# [Instructions to follow]
Repeat the entire listing exactly as written.

* * * * * * *

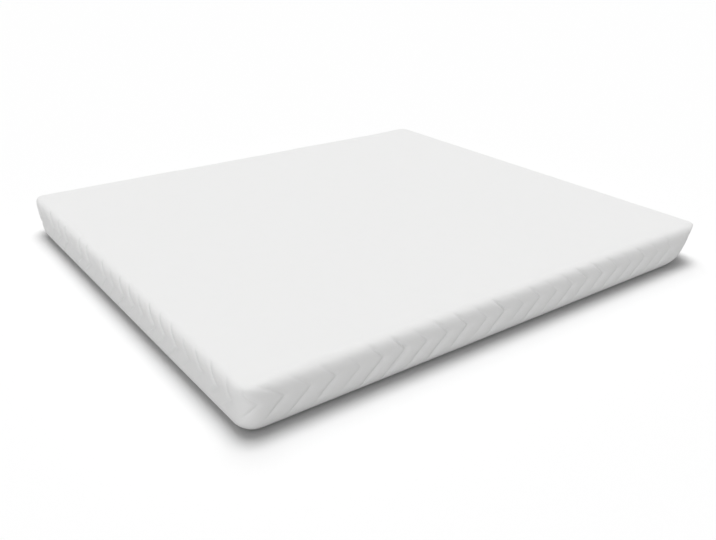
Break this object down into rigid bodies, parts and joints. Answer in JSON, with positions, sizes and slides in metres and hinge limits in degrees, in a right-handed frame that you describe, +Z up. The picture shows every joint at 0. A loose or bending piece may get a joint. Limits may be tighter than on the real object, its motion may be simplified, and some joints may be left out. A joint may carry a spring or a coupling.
{
  "type": "hybrid mattress",
  "caption": "Low rectangular hybrid mattress in a white knit cover, with a smooth soft-edged top and chevron-quilted sides, for a double bed frame.",
  "frame": {"origin": "middle of the base, where the mattress rests", "axes": "+X along the 2000 mm length, +Y across the 1800 mm width, +Z up through the 150 mm thickness"},
  "size_m": [2, 1.8, 0.15],
  "materials": {
    "cover": "matt white knit"
  },
  "bodies": {
    "root": {"mattress": "cover"}
  },
  "joints": []
}
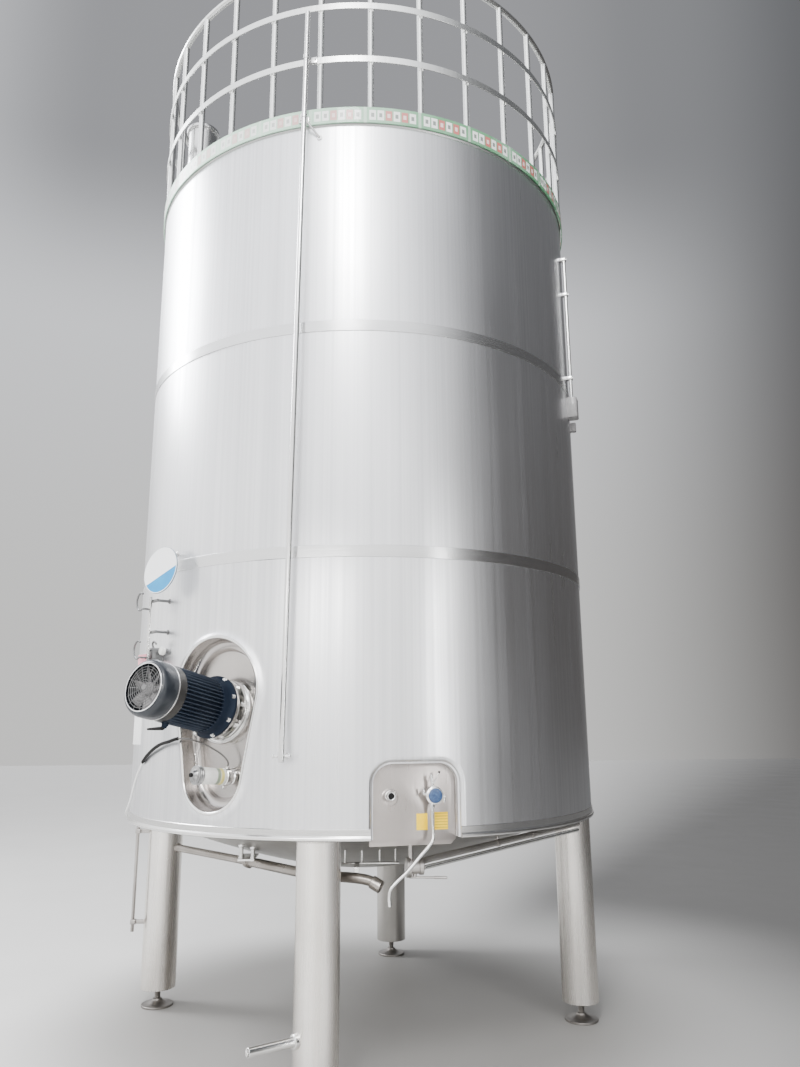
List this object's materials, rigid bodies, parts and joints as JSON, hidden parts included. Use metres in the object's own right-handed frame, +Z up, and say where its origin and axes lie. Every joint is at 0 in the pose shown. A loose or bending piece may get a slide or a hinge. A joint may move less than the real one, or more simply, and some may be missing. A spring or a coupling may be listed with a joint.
{
  "type": "vertical storage tank",
  "caption": "Insulated stainless storage tank on legs, with a railed roof, a side agitator in an egg-shaped recess and a small service panel.",
  "frame": {"origin": "on the floor that its feet stand on, under the middle of the box that holds the tank without its signal cable; the tank's axis stands at x 0.0127, y 0.108", "axes": "+Z up along the tank, -Y towards the front that the picture shows, +X to the right seen from the front"},
  "size_m": [2.7618, 2.9493, 5.9022],
  "materials": {
    "satin_steel": "satin, vertical grain",
    "bright_steel": "bright",
    "dark_steel": "dull, stained",
    "foot_steel": "dull",
    "pale_paint": "satin",
    "motor_paint": "semi-gloss",
    "fan_cover_paint": "semi-gloss",
    "white_plastic": "matt",
    "black_sheath": "matt"
  },
  "bodies": {
    "root": {"lower_wall_front_right": "satin_steel", "lower_wall_rear_right": "satin_steel", "lower_wall_rear_left": "satin_steel", "lower_wall_front_left": "satin_steel", "middle_wall_front_right": "satin_steel", "middle_wall_rear_right": "satin_steel", "middle_wall_rear_left": "satin_steel", "middle_wall_front_left": "satin_steel", "upper_wall_front_right": "satin_steel", "upper_wall_rear_right": "satin_steel", "upper_wall_rear_left": "satin_steel", "upper_wall_front_left": "satin_steel", "lower_band": "satin_steel", "upper_band": "satin_steel", "rim_band": "bright_steel", "bottom_dish": "satin_steel", "roof": "satin_steel", "manway_neck": "satin_steel", "manway_lid": "satin_steel", "vent_neck": "bright_steel", "railing_panel_1": "pale_paint", "railing_panel_2": "pale_paint", "railing_panel_3": "pale_paint", "railing_panel_4": "pale_paint", "railing_panel_5": "pale_paint", "railing_panel_6": "pale_paint", "leg_front": "satin_steel", "leg_right": "satin_steel", "leg_rear": "satin_steel", "leg_left": "satin_steel", "foot_front": "foot_steel", "foot_right": "foot_steel", "foot_rear": "foot_steel", "foot_left": "foot_steel", "leg_stub_tube": "bright_steel", "alcove_liner": "satin_steel", "agitator_mount": "bright_steel", "agitator_motor": "motor_paint", "fan_cover": "fan_cover_paint", "level_transmitter": "pale_paint", "signal_cable": "black_sheath", "leg_conduit": "dark_steel", "round_sign": "white_plastic", "hook_bar": "bright_steel", "hanging_tag": "white_plastic", "wall_valve": "dark_steel", "riser_pipe": "bright_steel", "service_panel": "satin_steel", "panel_port": "satin_steel", "sample_valve": "bright_steel", "outlet_tube": "bright_steel", "drain_pipe": "dark_steel", "drain_hanger": "bright_steel", "valve_bracket": "bright_steel", "service_pipe": "dark_steel", "bright_pipe": "bright_steel", "wall_conduit": "bright_steel", "junction_box": "white_plastic", "small_box": "white_plastic"}
  },
  "joints": []
}
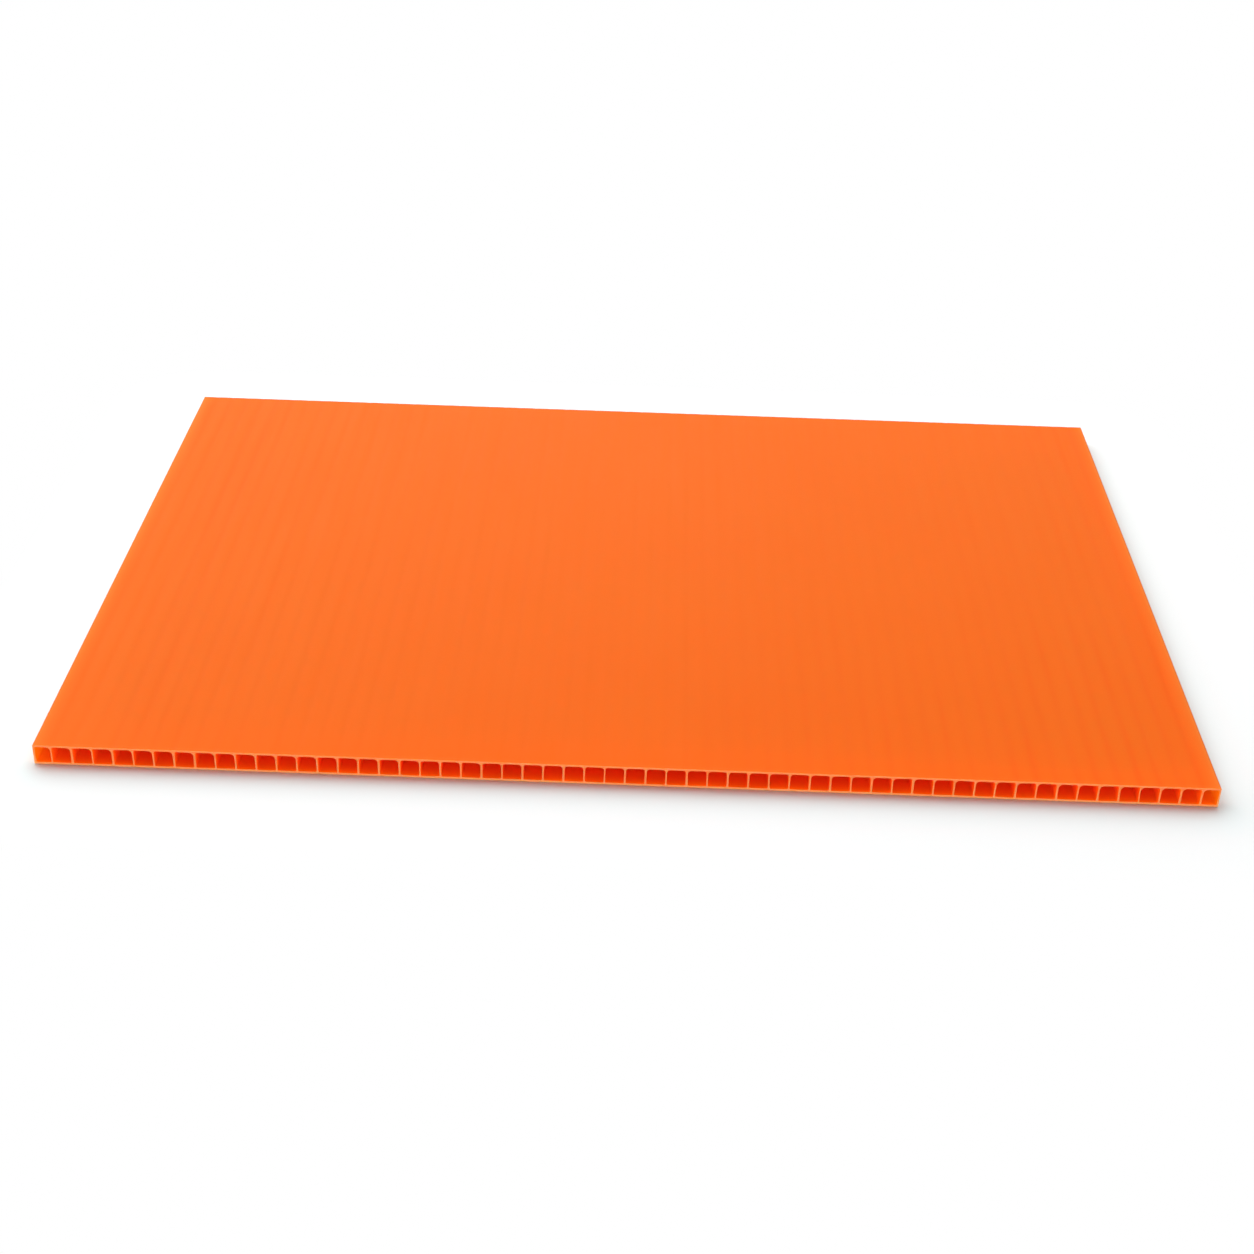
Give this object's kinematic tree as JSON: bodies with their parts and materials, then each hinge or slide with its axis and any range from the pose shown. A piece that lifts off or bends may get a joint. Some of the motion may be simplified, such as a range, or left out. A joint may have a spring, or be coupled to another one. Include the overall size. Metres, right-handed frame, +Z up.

* * * * * * *

# [Written reply]
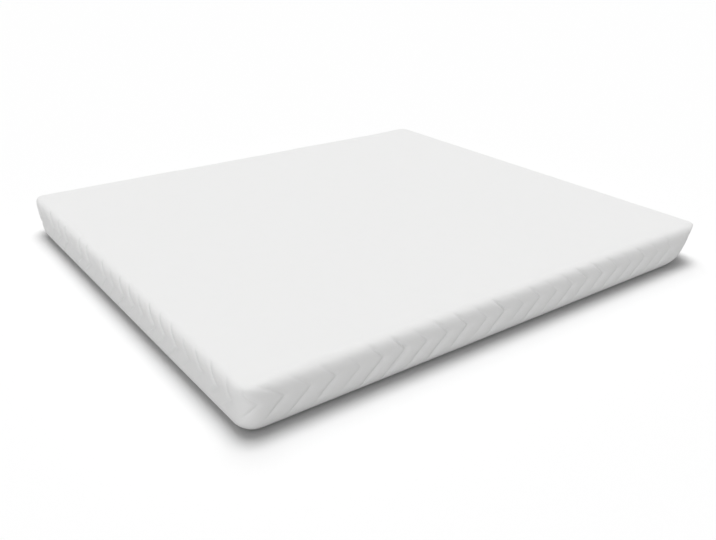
Break this object down into rigid bodies, parts and joints. Answer in JSON, with positions, sizes and slides in metres and hinge limits in degrees, in a right-handed frame that you describe, +Z up. The picture shows every joint at 0. A loose or bending piece may get a joint. Limits may be tighter than on the real object, its motion may be simplified, and some joints may be left out. A joint may carry a spring or a coupling.
{
  "type": "hybrid mattress",
  "caption": "Low rectangular hybrid mattress in a white knit cover, with a smooth soft-edged top and chevron-quilted sides, for a double bed frame.",
  "frame": {"origin": "middle of the base, where the mattress rests", "axes": "+X along the 2000 mm length, +Y across the 1800 mm width, +Z up through the 150 mm thickness"},
  "size_m": [2, 1.8, 0.15],
  "materials": {
    "cover": "matt white knit"
  },
  "bodies": {
    "root": {"mattress": "cover"}
  },
  "joints": []
}
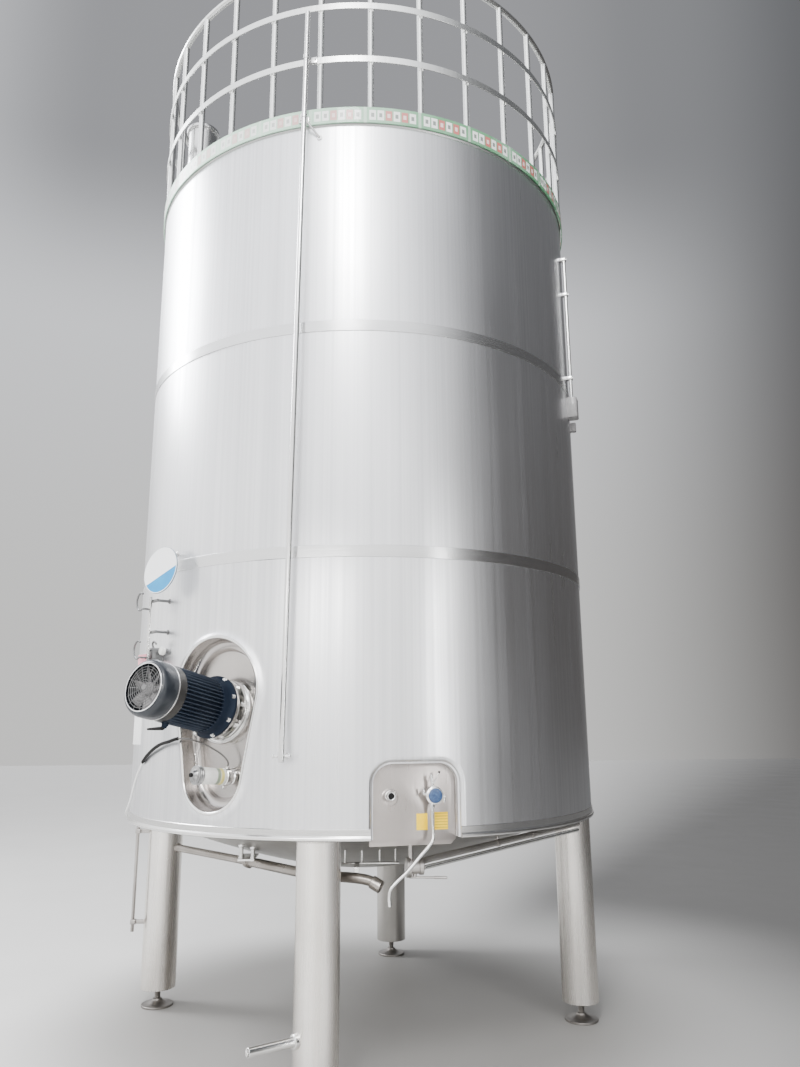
List this object's materials, rigid bodies, parts and joints as JSON, hidden parts included. Use metres in the object's own right-handed frame, +Z up, and say where its origin and axes lie. Every joint is at 0 in the pose shown. A loose or bending piece may get a slide or a hinge. A joint may move less than the real one, or more simply, and some may be missing. A spring or a coupling may be listed with a joint.
{
  "type": "vertical storage tank",
  "caption": "Insulated stainless storage tank on legs, with a railed roof, a side agitator in an egg-shaped recess and a small service panel.",
  "frame": {"origin": "on the floor that its feet stand on, under the middle of the box that holds the tank without its signal cable; the tank's axis stands at x 0.0127, y 0.108", "axes": "+Z up along the tank, -Y towards the front that the picture shows, +X to the right seen from the front"},
  "size_m": [2.7618, 2.9493, 5.9022],
  "materials": {
    "satin_steel": "satin, vertical grain",
    "bright_steel": "bright",
    "dark_steel": "dull, stained",
    "foot_steel": "dull",
    "pale_paint": "satin",
    "motor_paint": "semi-gloss",
    "fan_cover_paint": "semi-gloss",
    "white_plastic": "matt",
    "black_sheath": "matt"
  },
  "bodies": {
    "root": {"lower_wall_front_right": "satin_steel", "lower_wall_rear_right": "satin_steel", "lower_wall_rear_left": "satin_steel", "lower_wall_front_left": "satin_steel", "middle_wall_front_right": "satin_steel", "middle_wall_rear_right": "satin_steel", "middle_wall_rear_left": "satin_steel", "middle_wall_front_left": "satin_steel", "upper_wall_front_right": "satin_steel", "upper_wall_rear_right": "satin_steel", "upper_wall_rear_left": "satin_steel", "upper_wall_front_left": "satin_steel", "lower_band": "satin_steel", "upper_band": "satin_steel", "rim_band": "bright_steel", "bottom_dish": "satin_steel", "roof": "satin_steel", "manway_neck": "satin_steel", "manway_lid": "satin_steel", "vent_neck": "bright_steel", "railing_panel_1": "pale_paint", "railing_panel_2": "pale_paint", "railing_panel_3": "pale_paint", "railing_panel_4": "pale_paint", "railing_panel_5": "pale_paint", "railing_panel_6": "pale_paint", "leg_front": "satin_steel", "leg_right": "satin_steel", "leg_rear": "satin_steel", "leg_left": "satin_steel", "foot_front": "foot_steel", "foot_right": "foot_steel", "foot_rear": "foot_steel", "foot_left": "foot_steel", "leg_stub_tube": "bright_steel", "alcove_liner": "satin_steel", "agitator_mount": "bright_steel", "agitator_motor": "motor_paint", "fan_cover": "fan_cover_paint", "level_transmitter": "pale_paint", "signal_cable": "black_sheath", "leg_conduit": "dark_steel", "round_sign": "white_plastic", "hook_bar": "bright_steel", "hanging_tag": "white_plastic", "wall_valve": "dark_steel", "riser_pipe": "bright_steel", "service_panel": "satin_steel", "panel_port": "satin_steel", "sample_valve": "bright_steel", "outlet_tube": "bright_steel", "drain_pipe": "dark_steel", "drain_hanger": "bright_steel", "valve_bracket": "bright_steel", "service_pipe": "dark_steel", "bright_pipe": "bright_steel", "wall_conduit": "bright_steel", "junction_box": "white_plastic", "small_box": "white_plastic"}
  },
  "joints": []
}
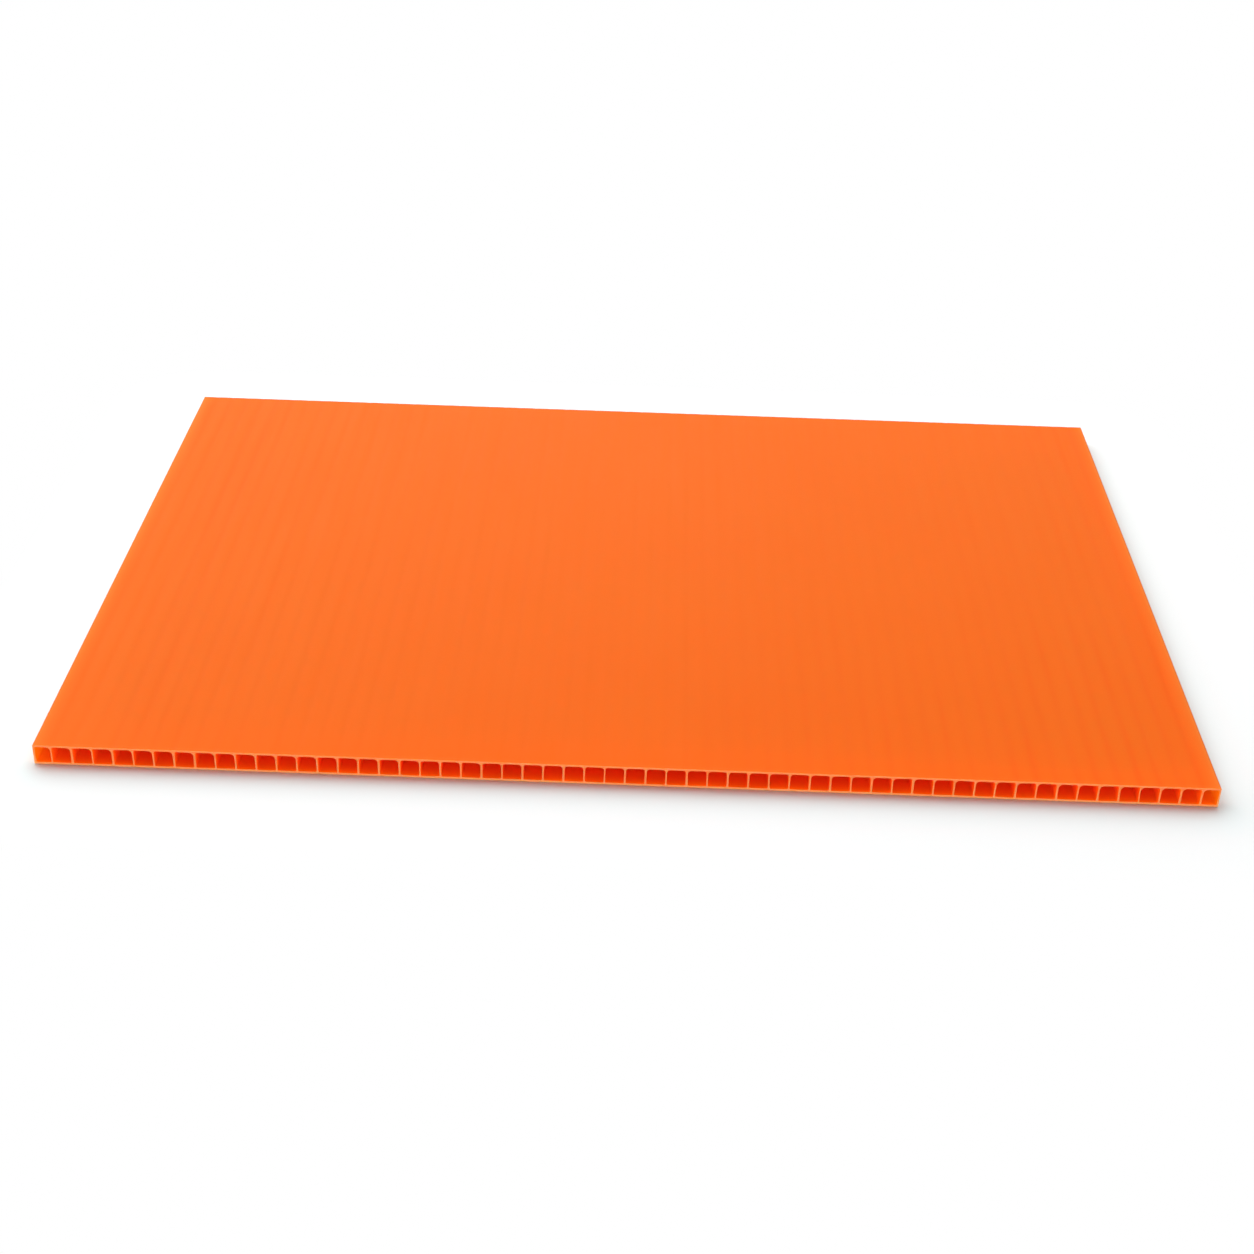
Give this object's kinematic tree as JSON: bodies with their parts and materials, then each hinge or slide with its axis and any range from the pose shown. A piece that lifts off or bends may get a joint. Some of the motion may be simplified, such as a range, or left out. A joint may have a spring, or be coupled to another one. Include the overall size. Metres, right-handed frame, +Z up.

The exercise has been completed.